Most mathematicians would argue both - math is a language, we have created operations, axioms are proposed based on human creativity, etc., but the actual laws, patterns, etc. are discovered. Pi is going to be pi no matter if you're a human or someone else - we might represent it differently with some other number system or whatever, but that's a matter of representation, not mathematical truth.

> we have created operations

It seems that addition (for instance) was "created" long before us.

On the other hand, it seems highly unlikely that a civilization similar to ours could "invent" an essentially different kind of mathematics (or physics, etc.)

Well, I was thinking more along the lines of, say, multiplication and division - you can handle every single equation humanity has ever come up with without either of them. It might be messy and awful and annoying, but I would say in particular these operations are invented more than discovered.

So, more properly phrased, we created some operations.

I think you're saying a pithy saying proves nothing (Voltaire), which is true; sometimes it summarises a line of argument though.

Math is a mental map which coincides with reality in useful ways. Different maps can also be useful. The models we construct are based on arbitrary axioms which we hold to be true. Different axioms could lead to different theories which are just as useful. So it isn't discovered (i.e. mapping directly to reality and waiting to be discovered), it is created.

To pick one example, adding the concept of zero changed our model/map of reality fundamentally without changing reality.

You have a minority view on this argument, though. Scientific and structural realism both reject the idea that math is just a map. You've got company with the instrumentalists and antirealists, but the majority consensus is that math is somewhere between the structure underlying the territory to all the territory.

Zero was already part of the territory. Lack of something is a very normal state in the universe. Once we added it to our understanding of math, we were discovering it, not creating it. Of course people who are scientific or structural realists would agree it didn't change reality - because reality already had it, whether we knew it or not.

Does that correction matter, tho…? Discovered or created, it would be new to us, and is clearly not easy to reach!
Where does this mathematics exist before we discover it?

I know of no realm where mathematical objects live except human minds.

No, it seems clear to me that mathematics is a creation of our minds.

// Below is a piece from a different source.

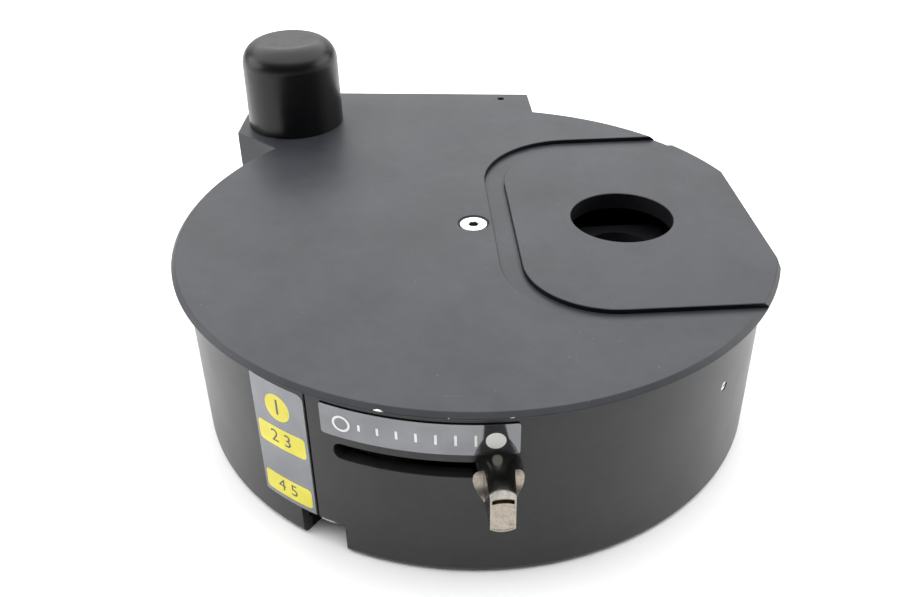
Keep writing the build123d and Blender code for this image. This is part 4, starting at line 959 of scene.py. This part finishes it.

If it were merely a creation, there would be no reason for two independent mathematicians to land on the same creation given some directed effort. But of course we do see that. There is an objectivity to mathematics that must be accounted for.

"Where" mathematics exists is in the abstract combinatorical space of an infinite repeating application of logical rules. This space doesn't exist in a substantive sense, but it is accessible/navigable by studying the consequences of logical rules. It is the space of possible structure.

If this space of possible structure is real, but seemingly immaterial, how does our matter brain access it?

I think we create mathematics as thought structure in our mind. We can agree on things when we create the same structures. But this structure did not exist prior to creation.

I don't know what real means; I might call it real depending on one's definition. I definitely wouldn't call it immaterial (though it's not material either). We access it by construction: apply relevant rules and discover their consequences. Two people probing this structure are equally constrained by the requirements of consistency. There is no Benacerraf-style access problem.